— Task statement —
Give the data a second time, exactly and in full.

— Dataset excerpt —
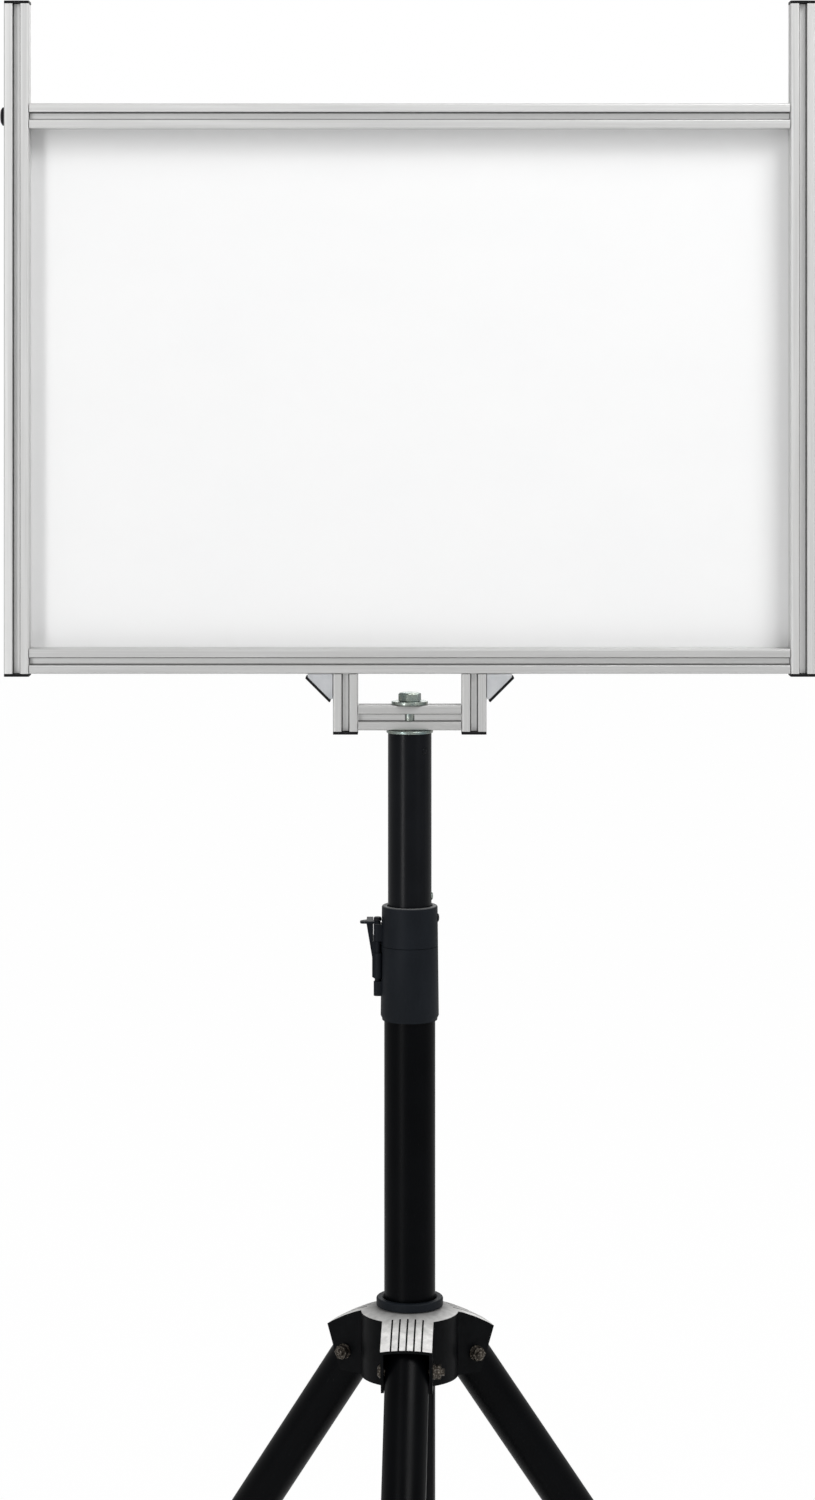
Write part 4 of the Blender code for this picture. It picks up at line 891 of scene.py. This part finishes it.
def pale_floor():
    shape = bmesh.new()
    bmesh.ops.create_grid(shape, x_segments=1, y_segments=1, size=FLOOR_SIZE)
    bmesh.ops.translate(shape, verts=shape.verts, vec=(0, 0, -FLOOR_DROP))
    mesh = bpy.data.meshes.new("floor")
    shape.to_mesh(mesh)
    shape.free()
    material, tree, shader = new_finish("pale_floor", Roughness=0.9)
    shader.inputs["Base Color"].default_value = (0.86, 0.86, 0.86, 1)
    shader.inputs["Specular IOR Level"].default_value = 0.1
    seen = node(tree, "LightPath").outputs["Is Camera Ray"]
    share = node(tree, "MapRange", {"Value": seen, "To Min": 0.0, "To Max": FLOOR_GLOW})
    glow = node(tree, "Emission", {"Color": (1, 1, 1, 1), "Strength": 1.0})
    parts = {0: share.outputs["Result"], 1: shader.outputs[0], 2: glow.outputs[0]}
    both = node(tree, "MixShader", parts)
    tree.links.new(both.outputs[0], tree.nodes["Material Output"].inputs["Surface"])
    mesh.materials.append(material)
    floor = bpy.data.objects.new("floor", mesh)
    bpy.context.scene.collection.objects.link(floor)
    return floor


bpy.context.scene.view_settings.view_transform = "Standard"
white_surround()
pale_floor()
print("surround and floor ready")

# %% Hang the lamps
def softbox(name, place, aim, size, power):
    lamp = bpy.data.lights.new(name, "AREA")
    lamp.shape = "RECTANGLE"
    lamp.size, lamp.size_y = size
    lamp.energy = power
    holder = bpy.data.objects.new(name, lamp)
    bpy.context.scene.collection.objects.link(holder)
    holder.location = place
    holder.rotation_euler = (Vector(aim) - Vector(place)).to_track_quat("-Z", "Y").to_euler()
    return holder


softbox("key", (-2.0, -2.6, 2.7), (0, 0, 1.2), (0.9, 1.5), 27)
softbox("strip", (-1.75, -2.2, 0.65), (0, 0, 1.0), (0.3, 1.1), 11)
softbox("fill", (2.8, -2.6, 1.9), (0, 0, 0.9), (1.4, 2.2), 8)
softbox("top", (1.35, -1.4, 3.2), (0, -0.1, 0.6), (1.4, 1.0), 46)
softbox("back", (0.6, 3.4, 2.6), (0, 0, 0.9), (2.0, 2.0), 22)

— Task solution —
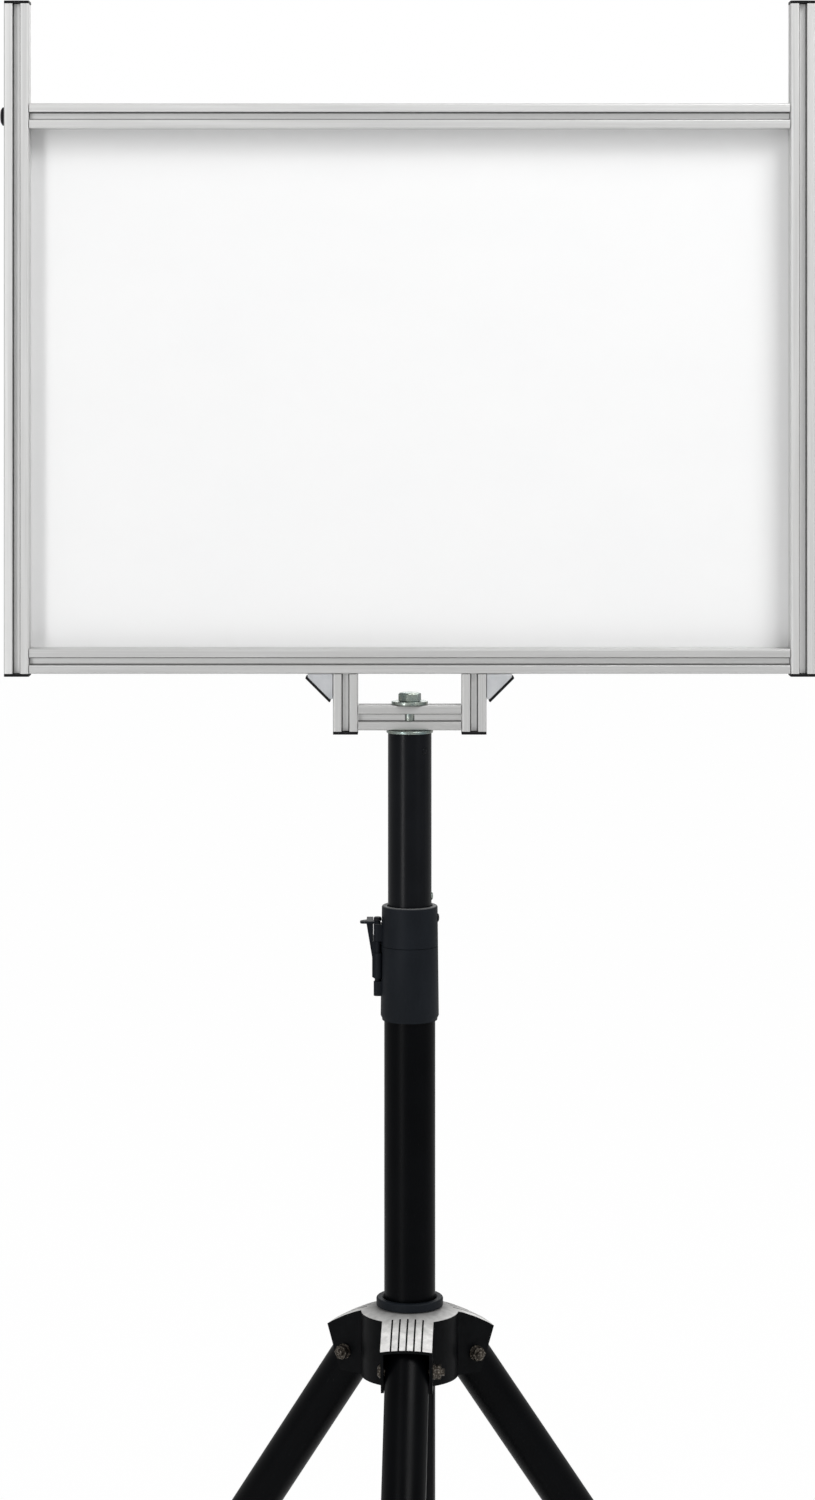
Write part 4 of the Blender code for this picture. It picks up at line 891 of scene.py. This part finishes it.
def pale_floor():
    shape = bmesh.new()
    bmesh.ops.create_grid(shape, x_segments=1, y_segments=1, size=FLOOR_SIZE)
    bmesh.ops.translate(shape, verts=shape.verts, vec=(0, 0, -FLOOR_DROP))
    mesh = bpy.data.meshes.new("floor")
    shape.to_mesh(mesh)
    shape.free()
    material, tree, shader = new_finish("pale_floor", Roughness=0.9)
    shader.inputs["Base Color"].default_value = (0.86, 0.86, 0.86, 1)
    shader.inputs["Specular IOR Level"].default_value = 0.1
    seen = node(tree, "LightPath").outputs["Is Camera Ray"]
    share = node(tree, "MapRange", {"Value": seen, "To Min": 0.0, "To Max": FLOOR_GLOW})
    glow = node(tree, "Emission", {"Color": (1, 1, 1, 1), "Strength": 1.0})
    parts = {0: share.outputs["Result"], 1: shader.outputs[0], 2: glow.outputs[0]}
    both = node(tree, "MixShader", parts)
    tree.links.new(both.outputs[0], tree.nodes["Material Output"].inputs["Surface"])
    mesh.materials.append(material)
    floor = bpy.data.objects.new("floor", mesh)
    bpy.context.scene.collection.objects.link(floor)
    return floor


bpy.context.scene.view_settings.view_transform = "Standard"
white_surround()
pale_floor()
print("surround and floor ready")

# %% Hang the lamps
def softbox(name, place, aim, size, power):
    lamp = bpy.data.lights.new(name, "AREA")
    lamp.shape = "RECTANGLE"
    lamp.size, lamp.size_y = size
    lamp.energy = power
    holder = bpy.data.objects.new(name, lamp)
    bpy.context.scene.collection.objects.link(holder)
    holder.location = place
    holder.rotation_euler = (Vector(aim) - Vector(place)).to_track_quat("-Z", "Y").to_euler()
    return holder


softbox("key", (-2.0, -2.6, 2.7), (0, 0, 1.2), (0.9, 1.5), 27)
softbox("strip", (-1.75, -2.2, 0.65), (0, 0, 1.0), (0.3, 1.1), 11)
softbox("fill", (2.8, -2.6, 1.9), (0, 0, 0.9), (1.4, 2.2), 8)
softbox("top", (1.35, -1.4, 3.2), (0, -0.1, 0.6), (1.4, 1.0), 46)
softbox("back", (0.6, 3.4, 2.6), (0, 0, 0.9), (2.0, 2.0), 22)